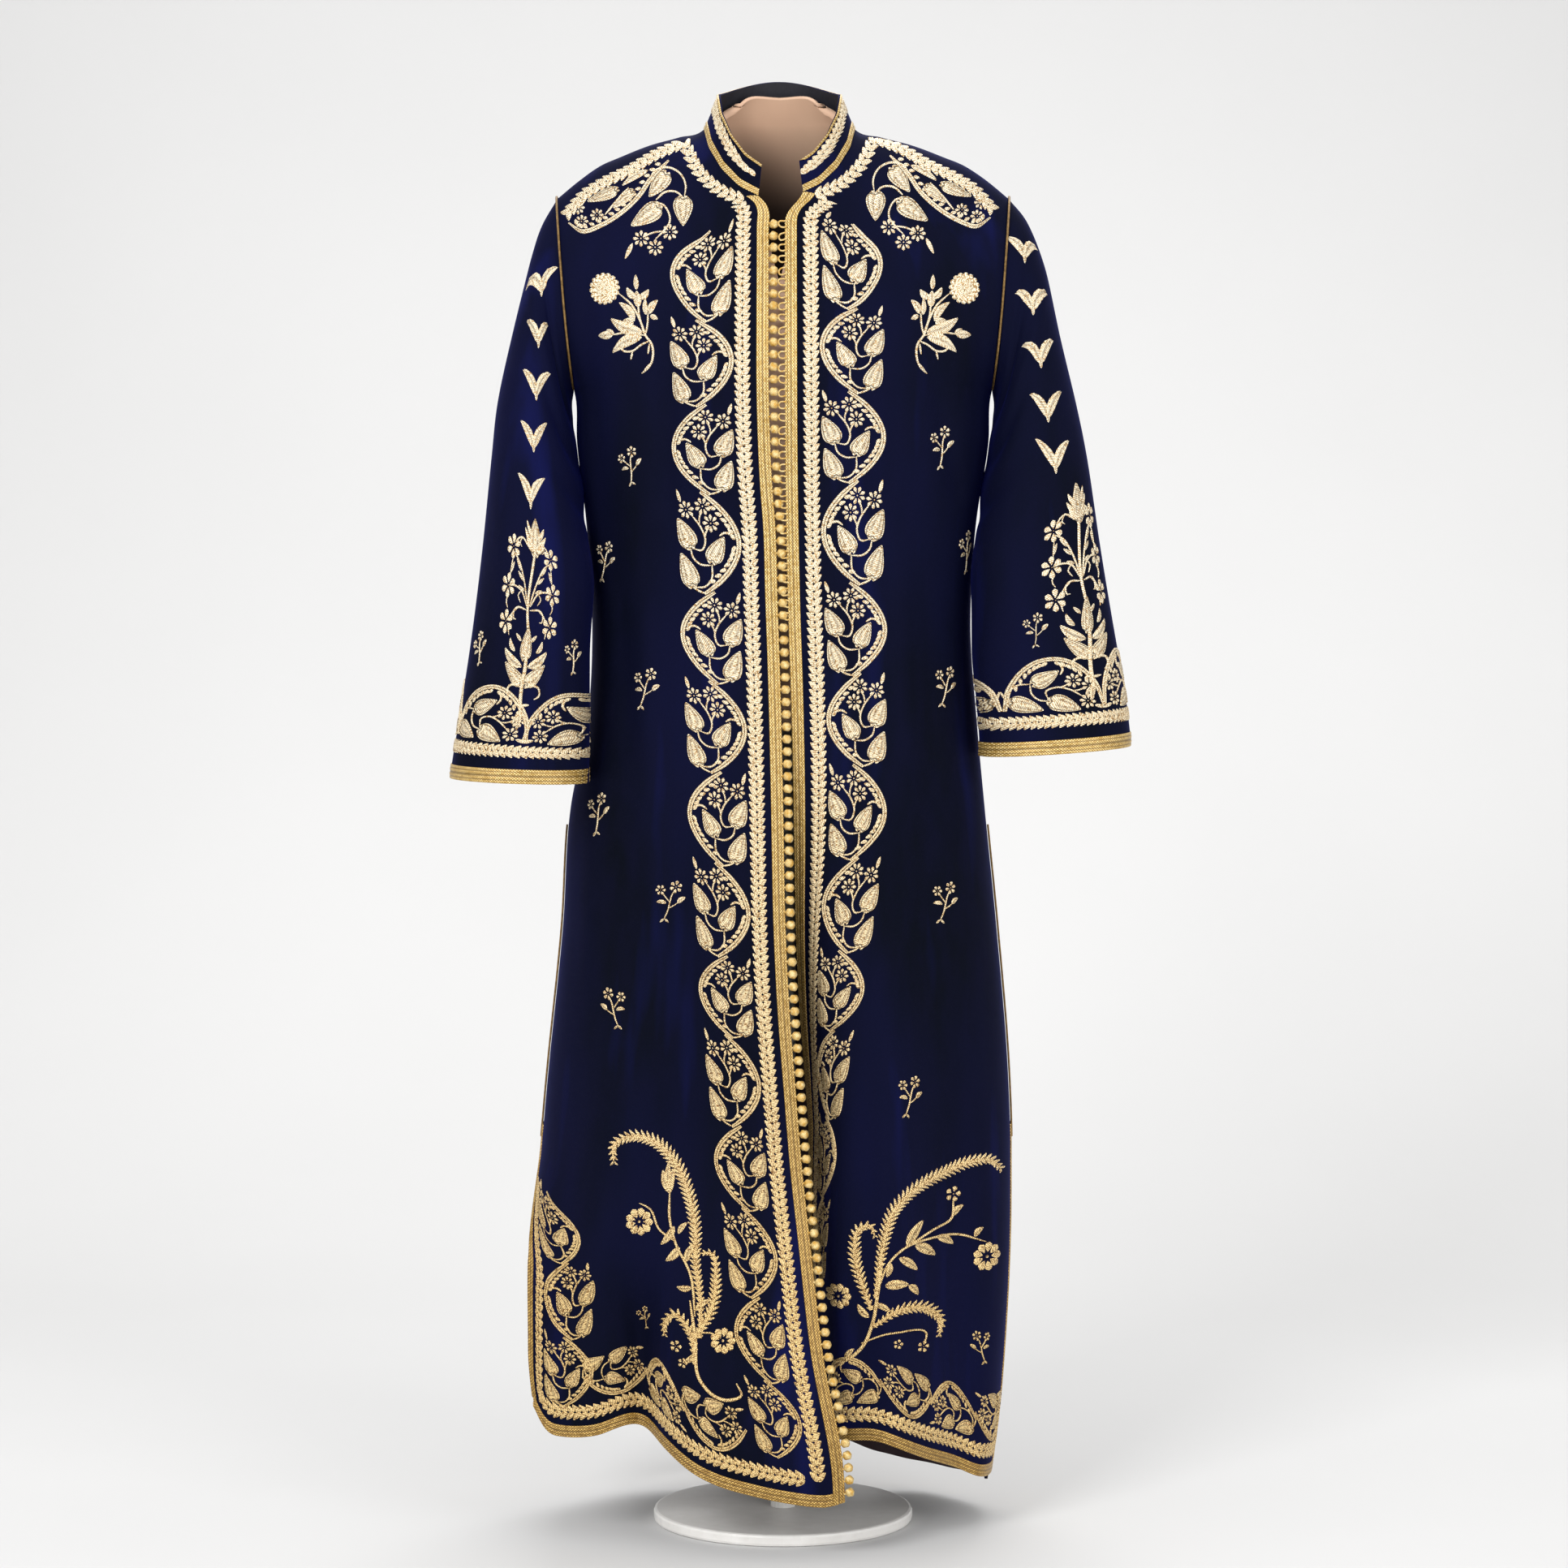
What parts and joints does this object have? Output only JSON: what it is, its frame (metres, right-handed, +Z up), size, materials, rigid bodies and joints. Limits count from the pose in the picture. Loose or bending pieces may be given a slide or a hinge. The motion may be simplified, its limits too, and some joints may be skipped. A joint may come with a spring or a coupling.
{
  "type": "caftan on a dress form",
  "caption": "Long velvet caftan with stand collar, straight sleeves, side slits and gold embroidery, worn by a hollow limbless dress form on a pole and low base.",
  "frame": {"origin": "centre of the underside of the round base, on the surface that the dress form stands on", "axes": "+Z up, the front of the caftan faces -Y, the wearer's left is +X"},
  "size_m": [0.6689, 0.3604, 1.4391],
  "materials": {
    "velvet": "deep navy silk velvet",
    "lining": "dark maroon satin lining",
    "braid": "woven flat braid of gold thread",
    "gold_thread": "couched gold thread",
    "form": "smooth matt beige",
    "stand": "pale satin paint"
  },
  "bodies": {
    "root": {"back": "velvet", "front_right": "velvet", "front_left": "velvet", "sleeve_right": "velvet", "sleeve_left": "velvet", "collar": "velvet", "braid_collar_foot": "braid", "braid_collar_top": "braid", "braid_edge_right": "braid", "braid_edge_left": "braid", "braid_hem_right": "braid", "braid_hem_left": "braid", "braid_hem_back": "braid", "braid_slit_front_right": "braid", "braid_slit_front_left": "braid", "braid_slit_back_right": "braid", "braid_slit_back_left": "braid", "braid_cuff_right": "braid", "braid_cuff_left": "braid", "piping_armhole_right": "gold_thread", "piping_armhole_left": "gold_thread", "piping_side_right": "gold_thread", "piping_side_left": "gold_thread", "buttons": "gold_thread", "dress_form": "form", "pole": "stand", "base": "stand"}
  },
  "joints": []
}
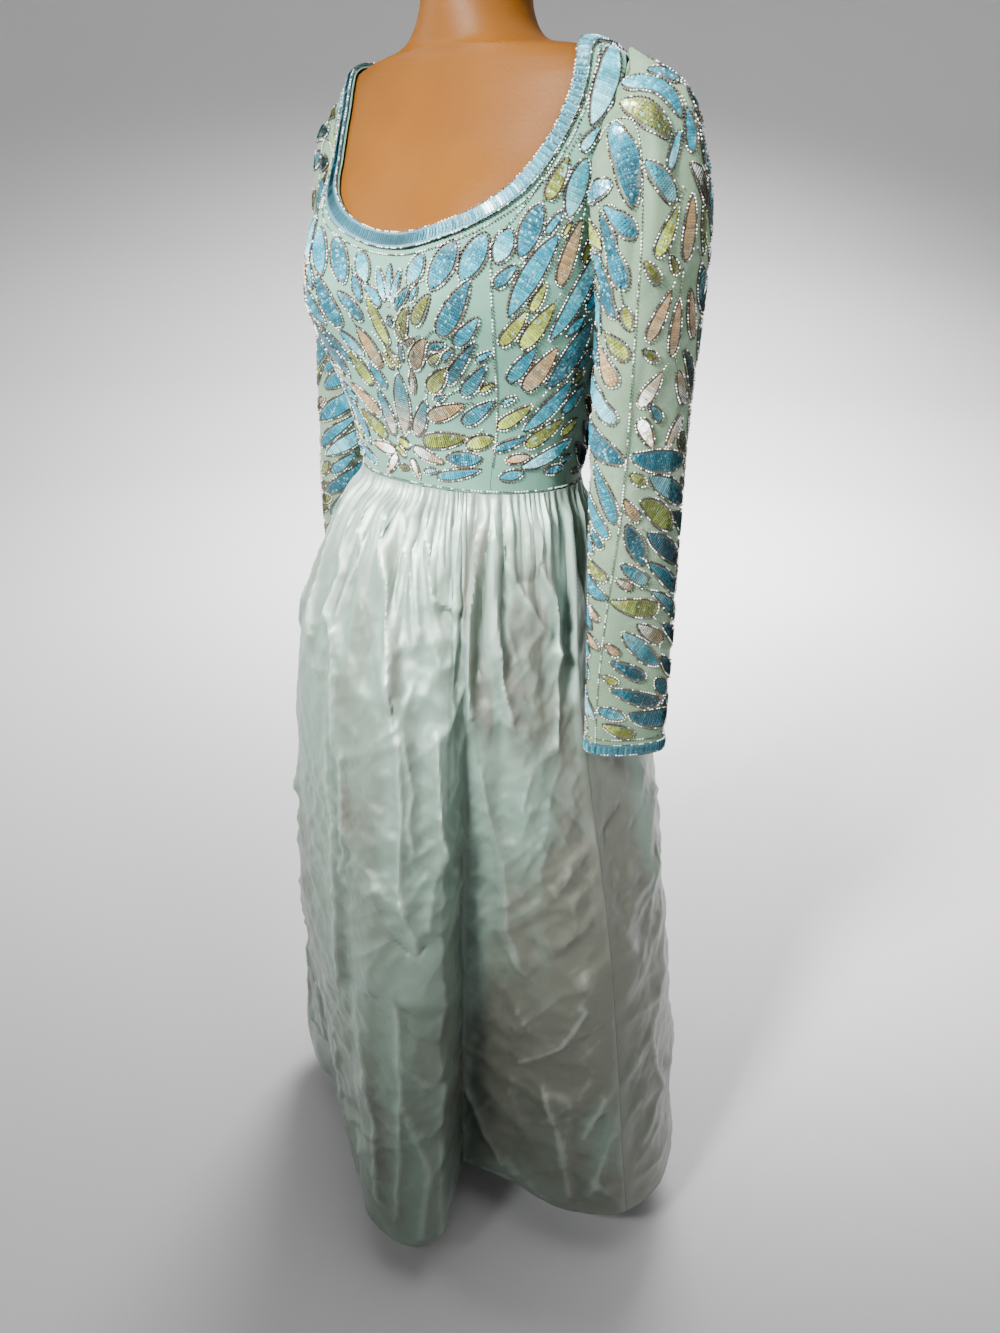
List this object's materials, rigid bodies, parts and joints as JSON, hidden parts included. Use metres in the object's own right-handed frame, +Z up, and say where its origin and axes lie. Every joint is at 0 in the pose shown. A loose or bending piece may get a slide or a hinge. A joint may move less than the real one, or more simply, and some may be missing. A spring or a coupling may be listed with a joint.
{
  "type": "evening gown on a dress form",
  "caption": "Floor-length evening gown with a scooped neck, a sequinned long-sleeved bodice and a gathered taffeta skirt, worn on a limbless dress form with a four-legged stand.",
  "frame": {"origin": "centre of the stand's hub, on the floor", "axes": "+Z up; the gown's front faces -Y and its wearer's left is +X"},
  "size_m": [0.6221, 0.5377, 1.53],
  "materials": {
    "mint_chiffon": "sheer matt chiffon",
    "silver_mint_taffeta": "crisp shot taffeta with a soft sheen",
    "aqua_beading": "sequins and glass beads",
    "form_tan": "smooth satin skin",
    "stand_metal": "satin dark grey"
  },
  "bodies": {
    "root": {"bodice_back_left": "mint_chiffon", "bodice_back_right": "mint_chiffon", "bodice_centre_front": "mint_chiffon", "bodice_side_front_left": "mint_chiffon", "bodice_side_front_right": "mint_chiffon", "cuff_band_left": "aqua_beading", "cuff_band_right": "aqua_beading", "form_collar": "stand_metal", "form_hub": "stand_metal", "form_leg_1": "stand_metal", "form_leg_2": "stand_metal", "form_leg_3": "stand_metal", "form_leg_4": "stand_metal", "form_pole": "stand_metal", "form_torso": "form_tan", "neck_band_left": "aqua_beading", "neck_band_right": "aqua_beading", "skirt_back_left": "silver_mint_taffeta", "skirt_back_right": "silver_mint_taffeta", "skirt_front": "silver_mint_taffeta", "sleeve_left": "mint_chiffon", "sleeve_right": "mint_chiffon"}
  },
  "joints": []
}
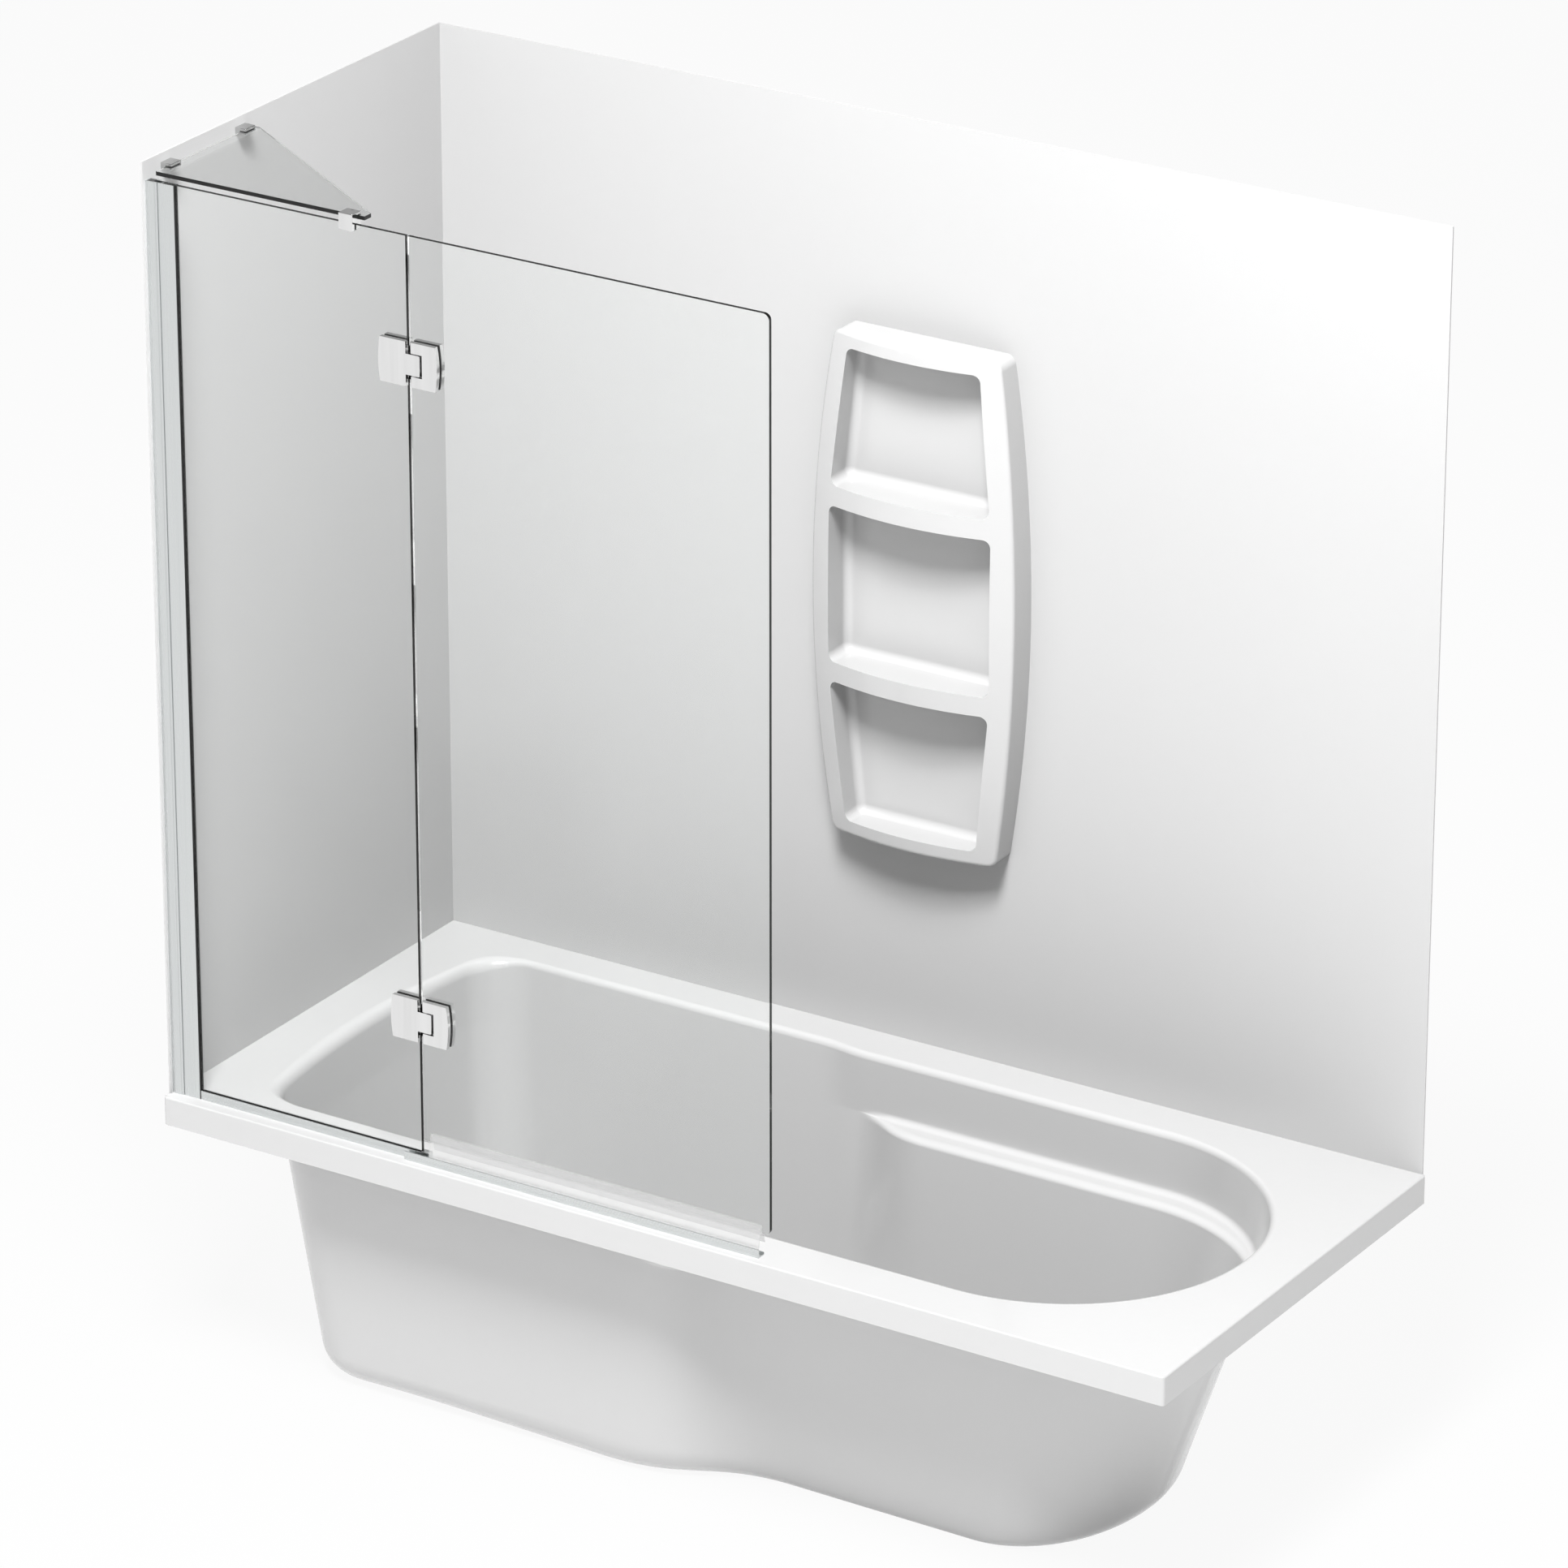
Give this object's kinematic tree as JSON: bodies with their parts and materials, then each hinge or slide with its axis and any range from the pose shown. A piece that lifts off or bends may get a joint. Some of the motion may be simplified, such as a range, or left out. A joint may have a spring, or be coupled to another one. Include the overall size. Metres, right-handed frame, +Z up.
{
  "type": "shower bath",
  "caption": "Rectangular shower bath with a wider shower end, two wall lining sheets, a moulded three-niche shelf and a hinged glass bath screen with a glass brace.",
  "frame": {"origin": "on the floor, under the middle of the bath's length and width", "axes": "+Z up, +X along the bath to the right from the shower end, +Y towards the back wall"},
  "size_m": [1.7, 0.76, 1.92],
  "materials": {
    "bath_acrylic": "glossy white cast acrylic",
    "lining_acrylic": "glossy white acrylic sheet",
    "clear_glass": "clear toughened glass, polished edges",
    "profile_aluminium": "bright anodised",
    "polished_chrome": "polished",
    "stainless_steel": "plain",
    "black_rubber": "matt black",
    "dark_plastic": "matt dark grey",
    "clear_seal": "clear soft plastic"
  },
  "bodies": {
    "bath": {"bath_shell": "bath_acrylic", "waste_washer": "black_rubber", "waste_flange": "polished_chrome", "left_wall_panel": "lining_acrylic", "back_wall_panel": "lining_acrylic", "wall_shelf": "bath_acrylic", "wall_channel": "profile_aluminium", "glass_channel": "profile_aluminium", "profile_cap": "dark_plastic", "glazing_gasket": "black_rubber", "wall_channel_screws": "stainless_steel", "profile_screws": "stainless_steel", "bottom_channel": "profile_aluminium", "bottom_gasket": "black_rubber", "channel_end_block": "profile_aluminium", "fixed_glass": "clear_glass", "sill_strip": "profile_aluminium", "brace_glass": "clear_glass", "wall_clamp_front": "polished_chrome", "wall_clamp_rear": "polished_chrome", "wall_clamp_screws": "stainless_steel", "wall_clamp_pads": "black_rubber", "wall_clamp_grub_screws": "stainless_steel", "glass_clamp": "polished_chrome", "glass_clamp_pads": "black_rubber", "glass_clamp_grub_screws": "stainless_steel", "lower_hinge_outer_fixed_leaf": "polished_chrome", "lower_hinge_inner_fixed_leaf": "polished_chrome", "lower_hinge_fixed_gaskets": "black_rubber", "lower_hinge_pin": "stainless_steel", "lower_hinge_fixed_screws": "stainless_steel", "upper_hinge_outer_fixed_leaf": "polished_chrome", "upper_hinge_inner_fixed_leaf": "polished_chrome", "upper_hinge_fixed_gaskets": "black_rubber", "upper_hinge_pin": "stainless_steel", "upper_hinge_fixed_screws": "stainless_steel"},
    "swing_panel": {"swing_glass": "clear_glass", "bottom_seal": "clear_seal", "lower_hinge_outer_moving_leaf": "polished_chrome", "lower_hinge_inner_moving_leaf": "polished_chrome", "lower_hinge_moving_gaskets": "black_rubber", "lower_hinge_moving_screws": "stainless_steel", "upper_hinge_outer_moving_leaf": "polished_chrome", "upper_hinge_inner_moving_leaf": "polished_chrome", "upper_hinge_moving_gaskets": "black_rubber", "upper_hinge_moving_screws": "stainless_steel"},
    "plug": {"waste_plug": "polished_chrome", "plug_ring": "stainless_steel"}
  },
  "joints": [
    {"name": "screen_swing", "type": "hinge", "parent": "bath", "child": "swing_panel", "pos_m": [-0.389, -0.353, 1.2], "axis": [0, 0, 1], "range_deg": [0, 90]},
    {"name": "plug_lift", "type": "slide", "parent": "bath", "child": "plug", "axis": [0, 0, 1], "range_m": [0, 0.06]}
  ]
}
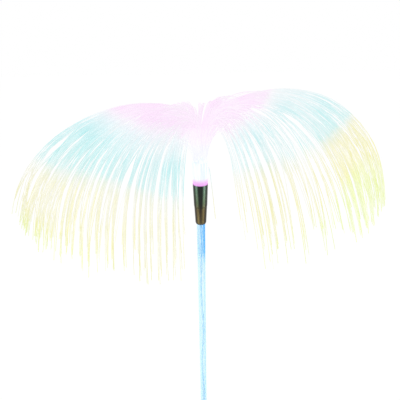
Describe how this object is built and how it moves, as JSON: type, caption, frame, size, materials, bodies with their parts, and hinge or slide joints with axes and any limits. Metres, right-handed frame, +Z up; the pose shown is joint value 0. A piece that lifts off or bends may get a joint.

## WORK TO BE COMPLETED:
Pick out all the lines with the word "shown" in them and copy them.

## SOLUTION TO THE EXERCISE:
List this object's materials, rigid bodies, parts and joints as JSON, hidden parts included. Use metres in the object's own right-handed frame, +Z up, and say where its origin and axes lie. Every joint is at 0 in the pose shown. A loose or bending piece may get a slide or a hinge. A joint may move less than the real one, or more simply, and some may be missing. A spring or a coupling may be listed with a joint.
Give this object's kinematic tree as JSON: bodies with their parts and materials, then each hinge or slide with its axis and any range from the pose shown. A piece that lifts off or bends may get a joint. Some of the motion may be simplified, such as a range, or left out. A joint may have a spring, or be coupled to another one. Include the overall size. Metres, right-handed frame, +Z up.
Describe how this object is built and how it moves, as JSON: type, caption, frame, size, materials, bodies with their parts, and hinge or slide joints with axes and any limits. Metres, right-handed frame, +Z up; the pose shown is joint value 0. A piece that lifts off or bends may get a joint.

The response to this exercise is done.